EDAG, we concluded, was also an important tool for institutional memory, raising the question: How can an institution like the Foundation build and maintain institutional memory and make it accessible and useful to today’s programs without getting in their way? 
 
Finally, we noted that EDAG has been good for all of us. Jeff Campbell now works at the United Nations Food and Agriculture Organization in Rome, focused on, yes, community forestry. Jim Harkness, based in his native Minnesota, consults frequently in, yes, China, on topics linked to developing community-based agricultural enterprises and the socio-environmental impact of Chinese foreign investment.
 
Hein Mallee works in a Japanese institute focused on environmental issues.
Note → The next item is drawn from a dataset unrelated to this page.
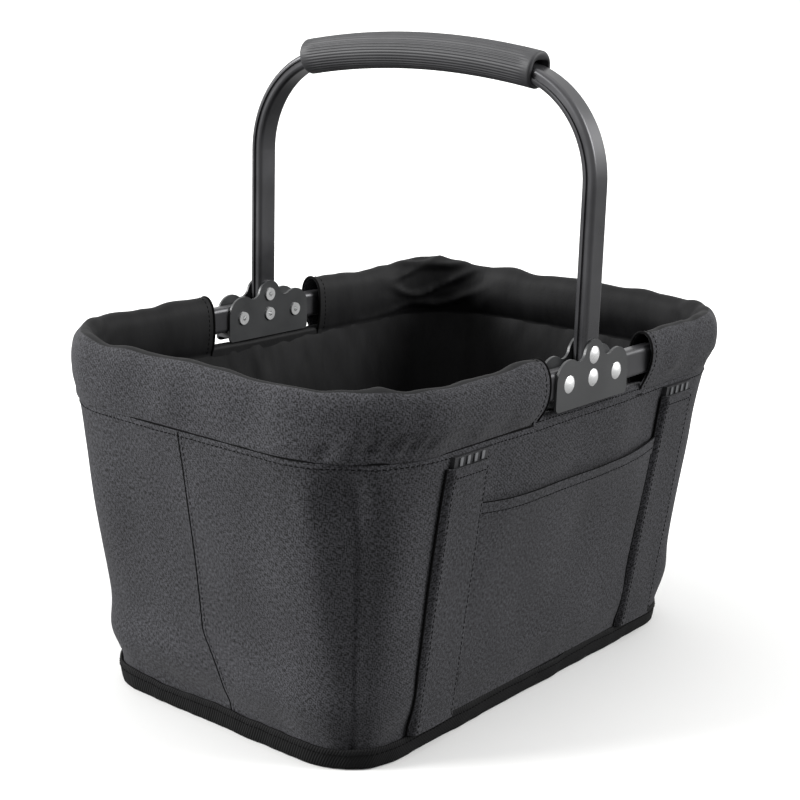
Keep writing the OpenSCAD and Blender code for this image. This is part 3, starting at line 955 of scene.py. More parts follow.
    def wall(self, side: Side, name: str, low: float, inset: float, slot: str, node: str,
             material: Material, thickness: float) -> None:
        """One half of a wall: the U round the end, and its share of the middle at front and rear.

        Args:
            side: Which half.
            name: First word of the pieces' names.
            low: Height of the lower edge.
            inset: How far inside the outer face; above zero the sheet is the lining.
            slot: The record's material slot; not used.
            node: The CAD node that the pieces stand for.
            material: Its finish.
            thickness: Thickness of the cloth.
        """
        s = self.size
        z = np.linspace(low, s.seam_z, self.rows)[:, None]
        points, normals = self.side_points(side, z, inset)
        shape = self.hung(points, normals) if inset else self.raised(points, normals)
        facing = -1 if inset else 1
        made = piece(f"{name}_wall_{side.label}", grid(shape, facing * normals), material)
        thicken(made, thickness)
        self.spread(made, side)
        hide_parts(node)
        strips = []
        x = side.value * np.linspace(0, s.strip, 28)[None, :]
        for rear in (False, True):
            flat, facing_out = self.flat_points(x, z, rear, inset)
            strip = self.hung(flat, facing_out) if inset else self.raised(flat, facing_out)
            strips.append(grid(strip, facing * facing_out, offset=(0.4 + 0.2 * rear, 0)))
        middle = piece(f"{name}_middle_{side.label}", Patch.joined(strips), material)
        thicken(middle, thickness)
        self.spread(middle, side, middle=True)

    def hem(self, side: Side) -> None:
        """The folded edge under a hinge: a band over the tops of cloth and lining, with stitches.

        Its outer half is the outer cloth, and its inner half the lining.

        Args:
            side: Which half of the rim it lies under.
        """
        s = self.size
        over = np.array([[1.3, -2.6], [1.9, -0.4], [1.9, 2.4], [0.8, self.hem_h / MM - 0.5],
                         [-1.6, self.hem_h / MM], [-4.2, self.hem_h / MM - 0.6],
                         [-5.5, 2.4], [-5.6, 0.4], [-5.5, -2.6]]) * MM
        profile = spline(over, 33)
        split = 15
        outer, inner, rows = [], [], []
        for rear in (False, True):
            reach = self.sleeve_starts[(side, 1 if rear else -1)] + 4 * MM
            x = side.value * np.linspace(0, reach, 30)[None, :]
            z = s.seam_z + profile[:, 1:] + 0 * x
            base, normals = self.flat_points(x, np.full_like(z, s.seam_z), rear)
            wave = 0.3 * MM * ripple(base, 31, 0.035)
            points = base + normals * (profile[:, :1] + wave)[..., None]
            points[..., 2] = z + 0.35 * MM * ripple(base, 32, 0.05)
            away = normals * (profile[:, :1] + 2.2 * MM)[..., None]
            away[..., 2] = profile[:, 1:] - 1 * MM
            outer.append(grid(points[:split + 1], away[:split + 1]))
            inner.append(grid(points[split:], away[split:]))
            rows.append(stitches(points[6], normals[6]))
            # near-black cord along the hem's lower edge: a painted shadow line under the fold, over
            # its real edge
            rows.append(cord(points[0], normals[0], 0.7 * MM, 0.9 * MM))
        for name, halves, material, slot in (
                ("outer", outer, self.looks.outer, "outer_fabric"),
                ("inner", inner, self.looks.lining, "lining_fabric")):
            band = piece(f"hem_{name}_{side.label}", Patch.joined(halves), material)
            thicken(band, self.hem_cloth)
            self.spread(band, side, middle=True)
            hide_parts("front_hem", "rear_hem")
        self.spread(sewn(f"hem_stitches_{side.label}", rows, self.looks), side, middle=True)

    def seams(self, side: Side) -> None:
        """Seams of one half: the fold and stitches under the rim, and the end wall's seam. The fold
        and the end seam are near-black cords, partly painted shadow lines.

        Args:
            side: Which half.
        """
        s = self.size
        rows = []
        for drop in (0.2 * MM, self.seam_drop):
            points, normals = self.side_points(side, np.full((2, 1), s.seam_z - drop))
            rows.append((self.raised(points, normals)[0], normals[0]))
        z = np.linspace(self.binding_h - 1 * MM, s.seam_z - 1 * MM, 110)[:, None]
        points, normals = self.side_points(side, z)
        bend = Bend(side)
        column = bend.straight + bend.corner + bend.end // 2
        seam = self.raised(points, normals)[:, column]
        seam_normals = normals[:, column]
        beside = seam - np.array([0, self.end_stitches, 0])
        # the fold under the rim and the end seam are near-black cords: painted shadow lines over
        # their real ridges
        self.spread(sewn(f"wall_seams_{side.label}", [
            cord(*rows[0], 1.3 * MM, 1.2 * MM), stitches(*rows[1]),
            cord(seam, seam_normals, 0.9 * MM, 0.6 * MM),
            stitches(beside, seam_normals, width=0.35 * MM, lift=0.12 * MM)], self.looks), side)
        x = side.value * np.linspace(0, s.strip, 24)[None, :]
        parts = []
        for rear in (False, True):
            points, normals = self.flat_points(x, np.full((1, 1), s.seam_z - self.seam_drop), rear)
            parts.append(stitches(self.raised(points, normals)[0], normals[0]))
        self.spread(sewn(f"middle_seams_{side.label}", parts, self.looks), side, middle=True)

    def loop(self, z: Array, inset: float, bends: tuple[int, int, int]) -> tuple[Array, Array]:
        """The bag's whole outline at some heights, as a closed ring of points with its normals.

        Args:
            z: Heights, shape (rows, 1).
            inset: How far inside the outer face.
            bends: Columns in each straight, corner and end.

        Returns:
            Points and horizontal normals, each (rows, columns, 3).
        """
        s = self.size
        halves = []
        for side in (Side.RIGHT, Side.LEFT):
            xy, n = Bend(side, *bends).points(s.half_x(z) - inset, s.half_y(z) - inset,
                                              s.corner(z) - inset, 0.0, 0.0)
            full = np.broadcast_to(z[:, :, None], (*xy.shape[:2], 1))
            halves.append((np.concatenate([xy, full], axis=2),
                           np.concatenate([n, 0 * full], axis=2)))
        (right, right_n), (left, left_n) = halves
        return (np.concatenate([right[:, :-1], left[:, :0:-1]], axis=1),
                np.concatenate([right_n[:, :-1], left_n[:, :0:-1]], axis=1))

    def binding(self) -> None:
        """Webbing round the foot: a closed band 13 mm high, a little wavy, and its stitches."""
        profile = np.array([[0.35, 0.3], [1.4, 0.2], [2.1, 0.9], [2.3, 3.5], [2.35, 6.5],
                            [2.2, 9.5], [2.0, 12.0], [1.5, 12.9], [0.7, 13.0], [0.2, 12.4],
                            [0.3, 6.0]]) * MM
        points, normals = self.loop(profile[:, 1:], 0.0, (60, 36, 70))
        wave = 0.5 * MM * ripple(points, 41, 0.045) + 0.22 * MM * ripple(points, 42, 0.014)
        shape = points + normals * (profile[:, :1] + np.maximum(wave, -0.25 * MM))[..., None]
        top = smoothstep((profile[:, 1:] - 6 * MM) / (6 * MM))
        shape[..., 2] += top * (0.7 * MM * ripple(points, 43, 0.06)
                                + 0.3 * MM * ripple(points, 44, 0.02))
        away = normals * (profile[:, :1] - 1.2 * MM)[..., None]
        away[..., 2] += 0.2 * (profile[:, 1:] - 6.5 * MM)
        band = piece("foot_webbing", grid(shape, away, ring_rows=True, ring_cols=True),
                     self.looks.webbing)
        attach(band, ROOT)
        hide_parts("bottom_binding")
        row = np.concatenate([shape[5], shape[5, :1]])
        up = np.concatenate([normals[5], normals[5, :1]])
        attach(sewn("webbing_stitches", [stitches(row, up, pitch=3.0 * MM, lift=0.3 * MM)],
                     self.looks), ROOT)

    def disc(self, z: float, inset: float, rings: int, relief: float, seed: int,
             up: float) -> Patch:
        """A flat panel of the bag's outline: rings scaled from the outline to near its middle.

        Args:
            z: Its height.
            inset: How far inside the outer cloth.
            rings: How many rings.
            relief: Height of its slow unevenness.
            seed: Seed of the unevenness.
            up: 1 if it faces up, -1 if it faces down.

        Returns:
            The patch.
        """
        outline, _ = self.loop(np.full((1, 1), z), inset, (24, 16, 30))
        share = np.linspace(1, 0, rings)[:, None] ** 0.8
        share = np.maximum(share, 0.0005)[..., None]
        points = np.concatenate([outline[..., :2] * share,
                                 np.full((rings, outline.shape[1], 1), z)], axis=2)
        points[..., 2] += relief * ripple(points, seed, 0.09) * (1 - share[..., 0] ** 4)
        made = grid(points, np.array([0, 0, up]), ring_cols=True)
        made.uvs = points.reshape(-1, 3)[made.faces.ravel()][:, :2]
        return made

    def floor(self) -> None:
        """The lining's floor and the cloth panel under the bag."""
        for name, patch, material, slot, thickness in (
                ("lining_floor", self.disc(6.0 * MM, 5.4 * MM, 30, 0.25 * MM, 51, 1),
                 self.looks.lining, "lining_fabric", self.lining_cloth),
                ("bottom_cloth", self.disc(0.1 * MM, 0.4 * MM, 24, 0.0, 52, -1),
                 self.looks.outer, "outer_fabric", self.bottom_cloth)):
            sheet = piece(name, patch, material)
            thicken(sheet, thickness)
            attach(sheet, ROOT)
            if name == "bottom_cloth":
                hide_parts("bottom_panel")

    def foam(self) -> None:
        """Foam in each wall: a flat sheet with softened edges, in the place of its solid."""
        for name in ("front_pad", "rear_pad", "left_pad", "right_pad"):
            eased_copy(name, f"{name}_foam", 0.6 * MM, self.looks.foam)

    def build(self) -> None:
        """Builds every piece of the bag."""
        for side in Side:
            self.wall(side, "outer", self.foot_gap, 0.0, "outer_fabric", "bag_shell",
                      self.looks.outer, self.cloth)
            self.wall(side, "lining", self.lining_foot, self.lining_in, "lining_fabric",
                      "bag_lining", self.looks.lining, self.lining_cloth)
            self.hem(side)
            self.seams(side)
        self.binding()
        self.floor()
        self.foam()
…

Steve Lawry works on forest rights and governance at the Center for International Forestry Research (CIFOR), based in Washington, D.C. Nick Menzies holds a research position at the Huntington Library and Botanical Gardens in California, where he is working on a book on history and botany in China. 
 
Deborah Barry just left the co-directorship of the H.G. Buffett Foundation/Catholic Relief Services program on sustainable agroforestry with a focus on soils and water management, and continues as an advisor to landscape restoration programs in Mesoamerica. Vernice Miller-Travis is working for a national environmental consulting firm where she serves as a senior advisor in its community planning and revitalization program and also leads the firm’s justice, equity, diversity and inclusion work. 
 
And Michael Conroy is writing an analytical history of the Forest Stewardship Council, a principal target for his funding while at the Foundation, whose board of directors he had chaired from 2011 to 2015 after leaving the Foundation.
 
At the end of the week, during our last dinner together in a rooftop terrace restaurant under a full moon, the group was serenaded by Jeff Campbell, clearly the “Dean” of the EDAG program staff, when he whipped out a flute, hidden in his stocking, and played for all of us, to the applause of everyone in that restaurant. 

 


Comments (1)

Patricia Krackov 4/10/2019 9:38:25 AM
Great to see Mexico in the Laff news and see names and photos of so many folks from the 90's! Thanks for sharing. Must have been a great get together in Oaxaca.